[3D code data]
## begin
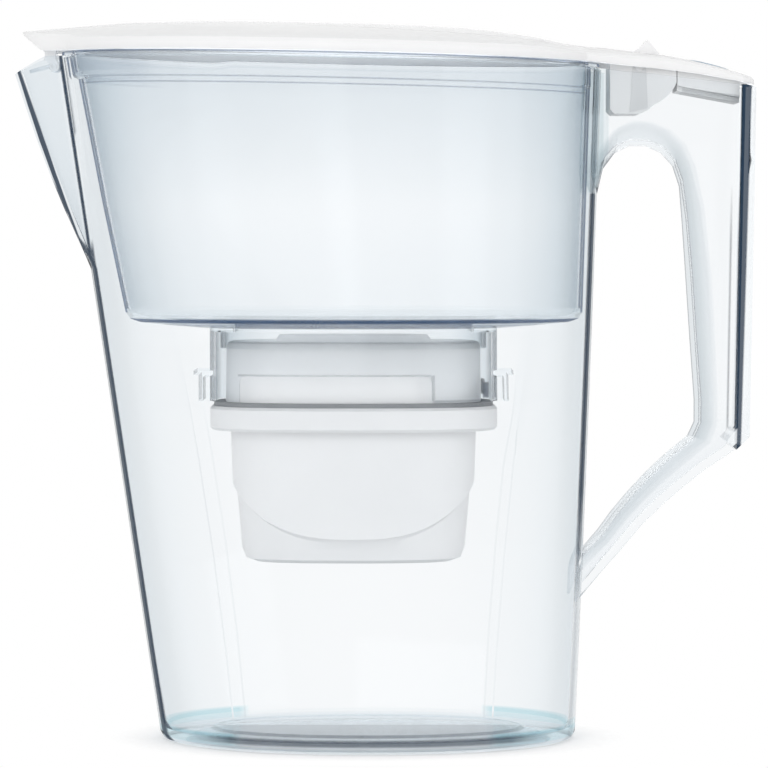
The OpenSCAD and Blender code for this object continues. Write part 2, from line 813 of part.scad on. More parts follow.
// Height of the lid's middle line above the straight edge line
function crown_at(x) =
  x < crown_x
    ? lerp(crown_height, nose_height, pow(clamp01((crown_x - x) / crown_front), 3))
    : lerp(crown_height, tail_height, pow(clamp01((x - crown_x) / crown_rear), 4))
      - taper_drop * pow(max(0, (x - taper_start) / taper_length), 1.5);
function ridge_at(x) = edge_at(x) + crown_at(x);
lid_band = 4.3;
function band_at(x) = min(lid_band, 0.5 * (ridge_at(x) - lid_edge(x)));
lid_left = -(rim_left + lid_overhang);
lid_right = rim_right + lid_overhang;
lid_half = rim_half + lid_overhang;
tail_half = handle_half + lid_overhang;
tail_end = handle_reach;
shoulder_half = 22;
function lid_spread(x) =
  let (u = (2 * x - lid_left - lid_right) / (lid_right - lid_left))
  max(shoulder_half, lid_half * pow(max(0, 1 - pow(abs(u), plan_power)), 1 / plan_power));
// The lid's top surface
function lid_top(x, y) =
  let (base = lid_edge(x) + band_at(x))
  lerp(ridge_at(x), base, min(1, pow(y / lid_spread(x), 2)));
function lid_thickness(x) = min(lid_wall, 0.4 * (ridge_at(x) - lid_edge(x)));

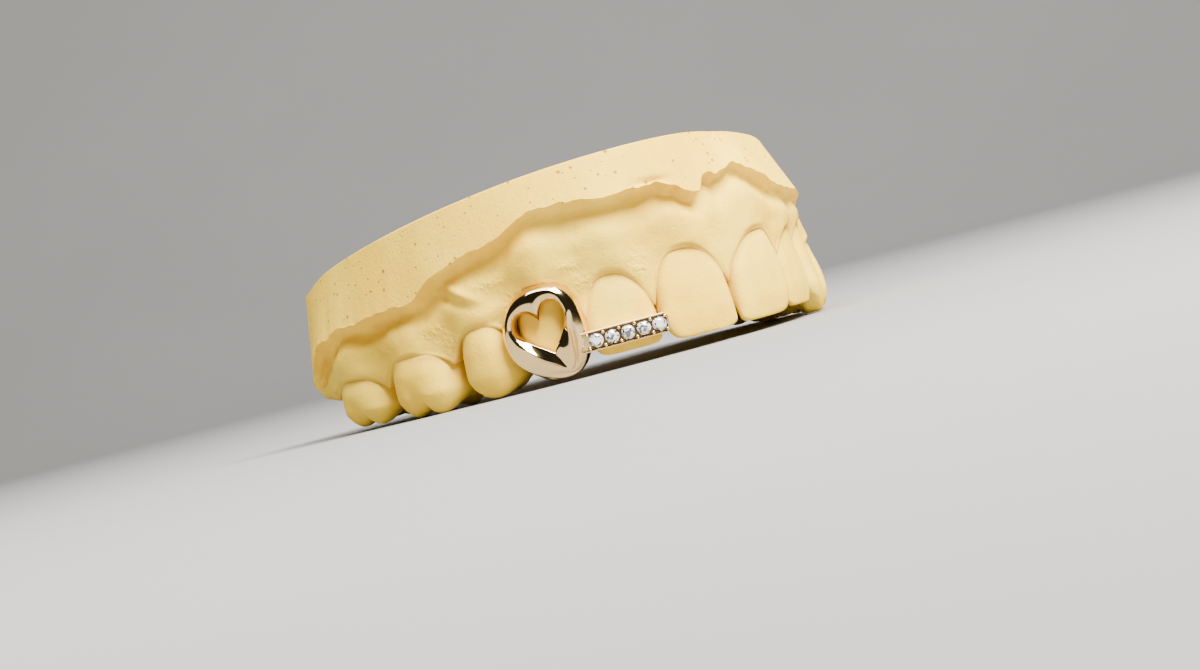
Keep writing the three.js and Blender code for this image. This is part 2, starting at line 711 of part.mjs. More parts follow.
// A flat outline given depth, placed in the bar's frame. low and high are along its thickness.
function barPrism(corners, low, high) {
  const shape = new THREE.Shape(corners.map(([x, y]) => new THREE.Vector2(x, y)));
  const geometry = new THREE.ExtrudeGeometry(shape, { depth: high - low, bevelEnabled: false });
  return solidFrom(geometry.translate(0, 0, low).applyMatrix4(barMatrix));
}

const barFront = barThickness / 2;
const lastStone = barLength - endLand - stoneDiameter / 2;
const stoneAlong = (i) => lastStone - (stoneCount - 1 - i) * stonePitch;
const girdleOut = barFront - railHeight;

function barSolid() {
  const cut = barLength - barChamfer;
  const outline = [
    [-barTail, 0],
    [cut, 0],
    [barLength, barChamfer],
    [barLength, barHeight - barChamfer],
    [cut, barHeight],
    [-barTail, barHeight],
  ];
  const start = stoneAlong(0) - stoneDiameter / 2 - endLand / 2;
  const end = barLength - railWidth;
  const low = railWidth;
  const high = barHeight - railWidth;
  const channel = barPrism([[start, low], [end, low], [end, high], [start, high]], girdleOut, 2 * barFront);
  return barPrism(outline, -barFront, barFront).subtract(channel);
}

// A round brilliant: table, crown, girdle and pavilion. grow gives the seat that it sits in.
function stoneGeometry(index, grow = 0) {
  const r = stoneDiameter / 2;
  const tableR = r * tableShare;
  const crown = stoneDiameter * crownShare;
  const girdle = stoneDiameter * girdleShare;
  const pavilion = stoneDiameter * pavilionShare;
  const profile = [
    new THREE.Vector2(0, -pavilion - grow * seatDeepening),
    new THREE.Vector2(r + grow, -grow),
    new THREE.Vector2(r + grow, girdle + grow),
    new THREE.Vector2(tableR + grow, girdle + crown + grow),
    new THREE.Vector2(0, girdle + crown + grow),
  ];
  const geometry = new THREE.LatheGeometry(profile, stoneSides).rotateX(Math.PI / 2);
  geometry.translate(stoneAlong(index), barHeight / 2, girdleOut - girdle);
  return geometry.applyMatrix4(barMatrix);
}

function beadSolid(along, up) {
  const geometry = new THREE.SphereGeometry(beadRadius, beadSides, beadSides / 2 + 1);
  geometry.translate(along, up, girdleOut + beadRadius * beadLift);
  return solidFrom(geometry.applyMatrix4(barMatrix));
}

// Beads of metal pushed over the girdles, a pair between each two stones and at both ends.
function beadSolids() {
  const beads = [];
  const inset = railWidth + beadRadius * beadInset;
  for (let i = 0; i <= stoneCount; i++) {
    const last = i === stoneCount ? endLand / 2 : 0;
    const along = stoneAlong(i) - stonePitch / 2 - last;
    beads.push(beadSolid(along, inset), beadSolid(along, barHeight - inset));
  }
  return beads;
}

function goldSolid() {
  const shell = shellSolid().subtract(windowSolid());
  const metal = joinAll([shell, ringSolid(), barSolid(), ...beadSolids()]);
  const seats = [];
  for (let i = 0; i < stoneCount; i++) seats.push(solidFrom(stoneGeometry(i, stoneGap)));
  return metal.subtract(castSolid(fitGap)).subtract(joinAll(seats));
}

// Materials

const plaster = new THREE.MeshStandardMaterial({ color: 0xf0e2b6, roughness: 0.85, metalness: 0 });
const gold = new THREE.MeshStandardMaterial({ color: 0xe6cf98, roughness: 0.12, metalness: 1 });
const diamond = new THREE.MeshStandardMaterial({ color: 0xf6f8fb, roughness: 0.02, metalness: 0 });

function namedMesh(name, geometry, material) {
  const mesh = new THREE.Mesh(geometry, material);
  mesh.name = name;
  return mesh;
}

const part = new THREE.Group();
part.add(namedMesh('dental_cast', geometryFrom(castSolid()), plaster));
part.add(namedMesh('heart_cap_and_bar', geometryFrom(goldSolid()), gold));
for (let i = 0; i < stoneCount; i++) part.add(namedMesh(`stone_${i + 1}`, stoneGeometry(i), diamond));

const whole = new THREE.Box3().setFromObject(part);
part.position.set(-(whole.min.x + whole.max.x) / 2, -(whole.min.y + whole.max.y) / 2, -whole.min.z);

export default part;
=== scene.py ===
# %% [markdown]
# A gold heart-window cap with a bar of five round stones, seated on the dental stone cast of an
# upper jaw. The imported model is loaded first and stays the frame: every finer piece made here
# takes the place of one of its solids, in the same millimetres.

# %% Load the frame
import json

import bmesh
import bpy
import numpy as np
from mathutils import Matrix, Vector

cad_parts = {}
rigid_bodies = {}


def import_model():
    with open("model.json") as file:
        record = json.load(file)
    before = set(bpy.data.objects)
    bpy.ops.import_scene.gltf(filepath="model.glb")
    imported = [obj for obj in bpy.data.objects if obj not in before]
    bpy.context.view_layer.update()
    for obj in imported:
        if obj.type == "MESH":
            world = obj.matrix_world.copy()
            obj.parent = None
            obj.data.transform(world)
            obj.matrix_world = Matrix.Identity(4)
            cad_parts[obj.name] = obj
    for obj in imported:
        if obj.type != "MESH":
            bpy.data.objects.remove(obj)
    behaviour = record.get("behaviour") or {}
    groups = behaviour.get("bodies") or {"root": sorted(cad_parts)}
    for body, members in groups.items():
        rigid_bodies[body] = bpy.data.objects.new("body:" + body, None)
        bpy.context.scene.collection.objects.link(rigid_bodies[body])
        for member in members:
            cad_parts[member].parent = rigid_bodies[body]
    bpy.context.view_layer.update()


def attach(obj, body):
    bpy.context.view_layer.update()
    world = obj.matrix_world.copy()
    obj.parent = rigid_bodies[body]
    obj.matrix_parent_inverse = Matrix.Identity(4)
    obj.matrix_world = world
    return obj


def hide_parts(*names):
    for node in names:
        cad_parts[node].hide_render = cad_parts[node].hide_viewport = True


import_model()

MM = 0.001
UP = np.array([0, 0, 1.0])

# %% [markdown]
# The camera comes first. A long lens looks a little downwards at the wearer's right canine, and is rolled, so
# that the cast seems to lie uphill. The place is worked out from the teeth's corners, and stays above the
# floor.

# %% Camera
AZIMUTH = -34.84  # degrees, from the wearer's front towards the right
ELEVATION = 0.8
ROLL = 14.63
DISTANCE = 395.0  # mm
TARGET = (-4.72, -0.22, 3.80)  # mm, the point in the middle of the picture
FOCAL_PIXELS = 3499.0  # at the photograph's width
PHOTO_WIDTH = 1200.0
SENSOR = 36.0


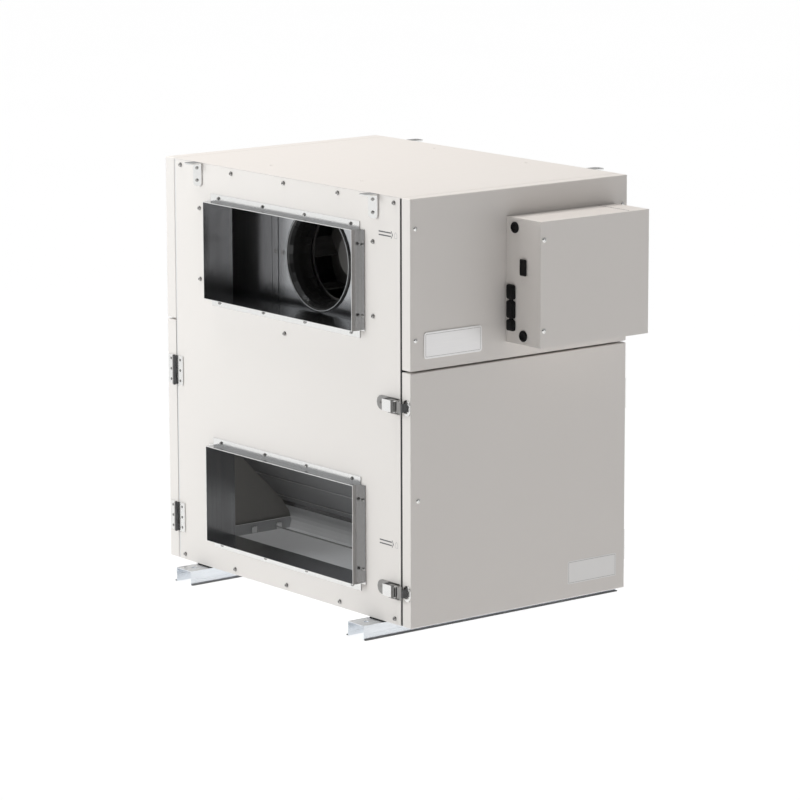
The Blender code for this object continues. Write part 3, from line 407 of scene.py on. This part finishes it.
def core_strips():
    finish = Finish("core_strips", (0.62, 0.62, 0.62), 0.7, 0.38)
    finish.tint(finish.noise(50.0, 3.0), (0.52, 0.52, 0.52))
    finish.shine(finish.noise(200.0), 0.32, 0.46)
    return finish.material


def seal_rubber():
    finish = Finish("seal_rubber", (0.018, 0.018, 0.019), 0.0, 0.75)
    finish.tint(finish.noise(500.0), (0.028, 0.028, 0.029))
    finish.bumps(finish.noise(1200.0), 0.3, 0.0003)
    return finish.material


# The back seal is a light grey copy of the seal rubber: painted light in the back joint.
def lit_seal_rubber():
    finish = Finish("grey_seal", (0.66, 0.655, 0.65), 0.0, 0.80)
    finish.tint(finish.noise(500.0), (0.60, 0.595, 0.59))
    finish.bumps(finish.noise(1200.0), 0.3, 0.0003)
    return finish.material


def black_plastic():
    finish = Finish("black_plastic", (0.006, 0.006, 0.0065), 0.0, 0.42)
    finish.shader.inputs["Specular IOR Level"].default_value = 0.12
    finish.shine(finish.noise(180.0), 0.38, 0.50)
    finish.tint(finish.noise(30.0), (0.009, 0.009, 0.0095))
    finish.bumps(finish.noise(1500.0), 0.05, 0.0001)
    return finish.material


def gloss_black():
    finish = Finish("gloss_black", (0.014, 0.0135, 0.013), 0.0, 0.14)
    finish.shine(finish.noise(40.0, 3.0), 0.10, 0.20)
    finish.tint(finish.noise(12.0), (0.020, 0.0195, 0.019))
    finish.bumps(finish.noise(26.0), 0.06, 0.0010)
    return finish.material


def wheel_plastic():
    finish = Finish("wheel_plastic", (0.085, 0.081, 0.077), 0.0, 0.30)
    finish.shine(finish.noise(60.0, 3.0), 0.28, 0.40)
    finish.tint(finish.noise(20.0), (0.10, 0.095, 0.090))
    finish.bumps(finish.noise(90.0), 0.04, 0.0004)
    return finish.material


def silver_plate():
    finish = Finish("silver_plate", (0.90, 0.89, 0.885), 0.45, 0.34)
    brushed = finish.noise(1.0, 2.0, finish.stretched((30.0, 1.0, 2400.0)))
    finish.tint(brushed, (0.82, 0.81, 0.81))
    finish.shine(brushed, 0.28, 0.40)
    return finish.material


def label_film():
    finish = Finish("label_film", (0.80, 0.79, 0.78), 0.0, 0.30)
    finish.tint(finish.noise(18.0), (0.78, 0.77, 0.76))
    finish.shine(finish.noise(90.0), 0.26, 0.36)
    return finish.material


def dark_ink():
    finish = Finish("dark_ink", (0.10, 0.10, 0.105), 0.0, 0.55)
    finish.tint(finish.noise(700.0), (0.13, 0.13, 0.135))
    return finish.material


def pale_ink():
    finish = Finish("pale_ink", (0.44, 0.43, 0.42), 0.0, 0.55)
    finish.tint(finish.noise(700.0), (0.50, 0.49, 0.48))
    return finish.material


POWDER = powder_coat()
GALVANIZED = galvanized()
INNER_SHEET = inner_sheet()
SHADED = shaded_sheet()
RAIL = rail_sheet()
SCREW = screw_zinc()
LINER = door_liner()
GREY = grey_sheet()
ZINC = zinc()
DULL = dull_zinc()
DARK = dark_steel()
CORE = core_plates()
STRIPS = core_strips()
RUBBER = seal_rubber()
LIT_SEAL = lit_seal_rubber()
PLASTIC = black_plastic()
GLOSS = gloss_black()
WHEEL = wheel_plastic()
SILVER = silver_plate()
LABEL = label_film()
INK = dark_ink()
PALE_INK = pale_ink()

NODE_FINISHES = (
    (("duct_collar", "fan_deck"), GALVANIZED),
    (("fan_frame",), INNER_SHEET),
    (("floor_rail",), RAIL),
    (("base_panel",), GREY),
    (("hanging_bracket", "hinge_", "latch_"), ZINC),
    (("exchanger_core",), CORE),
    (("seal_front",), RUBBER),
    (("seal_back",), LIT_SEAL),
    (("inlet_ring",), GLOSS),
    (("fan_wheel",), WHEEL),
    (("cable_grommet", "signal_socket", "terminal_strip"), PLASTIC),
    (("name_plate",), SILVER),
)


def dress_nodes():
    for name, node in NODES.items():
        node.data.materials.clear()
        node.data.materials.append(POWDER)
        for starts, stuff in NODE_FINISHES:
            if name.startswith(starts):
                node.data.materials[0] = stuff
        for start, end, stuff, chosen in SECOND_FINISHES:
            if name.startswith(start) and name.endswith(end):
                dress_part(node, stuff, chosen)


def dress_part(node, stuff, chosen):
    # Another finish on the faces that are chosen by their middle and their normal.
    node.data.materials.append(stuff)
    index = len(node.data.materials) - 1
    for face in node.data.polygons:
        if chosen(face.center, face.normal):
            face.material_index = index


def everywhere(middle, normal):
    return True


def stands_out(middle, normal):
    return abs(middle.x) > abs(END_X) + LEAF_OUT


def on_barrel_back(middle, normal):
    # The part of the barrel that looks to the door's side.
    to_door = -math.copysign(1.0, middle.x) * normal.y
    return stands_out(middle, normal) and to_door > BARREL_BACK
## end
EXERCISE OBJECTIVE> The lines to extract from the data above begin with the line containing "const part = new THREE.Group();" and end with the line containing "obj.matrix_world = world". Extract them exactly, including both.

WORKED SOLUTION>
const part = new THREE.Group();
part.add(namedMesh('dental_cast', geometryFrom(castSolid()), plaster));
part.add(namedMesh('heart_cap_and_bar', geometryFrom(goldSolid()), gold));
for (let i = 0; i < stoneCount; i++) part.add(namedMesh(`stone_${i + 1}`, stoneGeometry(i), diamond));

const whole = new THREE.Box3().setFromObject(part);
part.position.set(-(whole.min.x + whole.max.x) / 2, -(whole.min.y + whole.max.y) / 2, -whole.min.z);

export default part;
=== scene.py ===
# %% [markdown]
# A gold heart-window cap with a bar of five round stones, seated on the dental stone cast of an
# upper jaw. The imported model is loaded first and stays the frame: every finer piece made here
# takes the place of one of its solids, in the same millimetres.

# %% Load the frame
import json

import bmesh
import bpy
import numpy as np
from mathutils import Matrix, Vector

cad_parts = {}
rigid_bodies = {}


def import_model():
    with open("model.json") as file:
        record = json.load(file)
    before = set(bpy.data.objects)
    bpy.ops.import_scene.gltf(filepath="model.glb")
    imported = [obj for obj in bpy.data.objects if obj not in before]
    bpy.context.view_layer.update()
    for obj in imported:
        if obj.type == "MESH":
            world = obj.matrix_world.copy()
            obj.parent = None
            obj.data.transform(world)
            obj.matrix_world = Matrix.Identity(4)
            cad_parts[obj.name] = obj
    for obj in imported:
        if obj.type != "MESH":
            bpy.data.objects.remove(obj)
    behaviour = record.get("behaviour") or {}
    groups = behaviour.get("bodies") or {"root": sorted(cad_parts)}
    for body, members in groups.items():
        rigid_bodies[body] = bpy.data.objects.new("body:" + body, None)
        bpy.context.scene.collection.objects.link(rigid_bodies[body])
        for member in members:
            cad_parts[member].parent = rigid_bodies[body]
    bpy.context.view_layer.update()


def attach(obj, body):
    bpy.context.view_layer.update()
    world = obj.matrix_world.copy()
    obj.parent = rigid_bodies[body]
    obj.matrix_parent_inverse = Matrix.Identity(4)
    obj.matrix_world = world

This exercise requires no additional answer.